Thanks for thinking through! Responses inline
On Tue, Oct 13, 2015 at 8:36 AM, Brian Gerstle <bgerstle@wikimedia.org> wrote:
Great experiment!  A couple questions/comments:
  1. The % clickthrough per category shows SF Landmarks at 120%. Is that correct, and if so, what does it mean?
It means that for every 10 times the SF Landmarks list was visited from a tag, there were 12 clicks on to other articles (this is possible because a user can visit 2 or more articles from the page by clicking on the 'back' button in their browser)
  1. As a big believer in the power of categories as a driver for engagement, I would love to see more variations of this experiment w/ different placements, in a feed, different categories, add'n of portals, as a FTUE, etc. (likely to have a great deal of overlap w/ cascade D: deep dive educational experience)
Me too!  it is very hard to learn anything from a first stab like this 
  1. Also loved the win/needs-improvement breakdown at the end
Thanks!
 

On Tue, Oct 13, 2015 at 11:23 AM, Jon Katz <jkatz@wikimedia.org> wrote:
Thanks, Joaquin!

On Tue, Oct 13, 2015 at 4:32 AM, Joaquin Oltra Hernandez <jhernandez@wikimedia.org> wrote:
Thanks a lot for the detailed report Jon.

I've parsed it and posted it to https://www.mediawiki.org/wiki/Reading/Web/Projects/Categories_Browse so that can keep it more accessible than the mailing list archive.

Any help with formatting or text corrections would be appreciated.


On Sun, Oct 11, 2015 at 8:32 PM, Jon Katz <jkatz@wikimedia.org> wrote:

Hi Team,

I just wanted to update you on the results of something we internally referred to as the 'browse' prototype.  
TLDR: as implemented the mobile 'browse by category' test did not drive significant engagement.  In fact, as implemented, it seemed inferior to blue links.  However, we started with a very rough and low-impact prototype, so a few tweaks would give us more definitive results.


Questions/comments welcome!
Best,

J


Browse Prototype Results





Intro

Process

Results

Blue links in general

Category tags

Conclusion and Next Steps

Process

Do people want to browse by categories?



Intro

As outlined in this doc, the concept is a tag that allows readers to navigate WP via categories that are meaningful and populated in order of 'significance' (as determined by user input).  The hypothesis:

  • users will want to navigate by category if there are fewer, more meaningful categories per page and those category pages showed the most ‘notable’ members first.

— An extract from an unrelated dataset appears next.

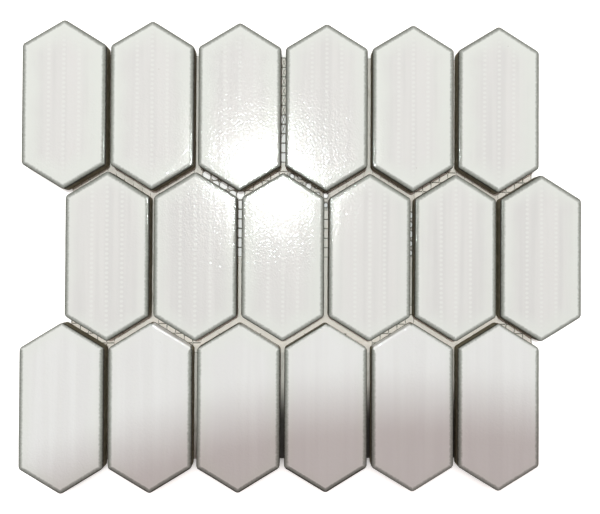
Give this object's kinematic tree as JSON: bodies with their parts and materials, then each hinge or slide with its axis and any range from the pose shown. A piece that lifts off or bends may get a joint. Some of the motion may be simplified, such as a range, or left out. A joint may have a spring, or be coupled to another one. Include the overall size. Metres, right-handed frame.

Again, see the full doc to understand the premise.


Process

The first step was to validate: do users want to navigate via category?  So we built a very lightweight prototype on mobile web, en wikipedia (stable, not beta) using hardcoded config variables, in the following categories ( ~4000 pages).  Here we did not look into sub-categories with one exception (see T94732 for details).  There was also an error and 2 of the categories did not have tags implemented (struck through, below)


Category

Pagecount

NBA All Stars

400

American Politicians

818

Object-Oriented Programming Languages

164

European States

24

American Female Pop Singers

326

American drama television series

1048

Modern Painters

983

Landmarks in San Francisco, California

270




Here is how it appeared on the Alcatraz page



When the user clicked the tag, they were taken to a gather-like collection based on manually estimated relevance

(sorry cropped shot)





The category pages were designed to show the most relevant (as deemed by me) to the broadest audience, first. Here is the ordering: https://docs.google.com/spreadsheets/d/12xLXQsH1zcg6E8lDuSonumZNdBvfaBuHOS1a1TCASK4/edit#gid=0


This was intended to lie in contrast with our current category pages, which are alphabetical and not really intended for human browsing: https://en.wikipedia.org/wiki/Category:American_male_film_actors



We primarily measured a few things:


  • when a tag was seen by a user

  • when a tag was clicked on by a user

  • when a page in the new ‘category view’ was clicked on by a user


As a side effort, I looked to see if overall referrals from pages with tags went up--this was a timed intervention rather than an a/b test and given the click-thru on the tags, the impact would have been negligible anyway.  This was confirmed by some very noisy results.   



Results


Blue links in general

One benefit of the side study mentioned in the previous paragraph is that I was able to generate a table that looked at the pages in question before we started the test that shows a ratio of total pageviews/pageviews referred by a page (estimate of how many links were opened from that page).  Though it is literally just for 0-1 GMT, 6/29/15, now  that we have the pageview hourly table, a more robust analysis can tell us how categories differ in this regard:



Category

links clicked

#pvs

clicks/pvs

Category:20th-centuryAmericanpoliticians

761

1243

61%

Category:Americandramatelevisionseries

5981

8844

68%

Category:Americanfemalepopsingers

2502

4280

58%

Category:LandmarksinSanFrancisco,

104

287

36%

Category:Modernpainters

136

369

37%

Category:NationalBasketballAssociationAll-Stars

1908

3341

57%

Category:Object-orientedprogramminglanguages

48

181

27%

Category:WesternEurope

657

1221

54%

Grand Total

12099

19766

50%



You can see here that for pages in the category  ‘Landmarks in San Francisco’, if there are 10 pageviews, 5.4 clicks to other pages are generated on average.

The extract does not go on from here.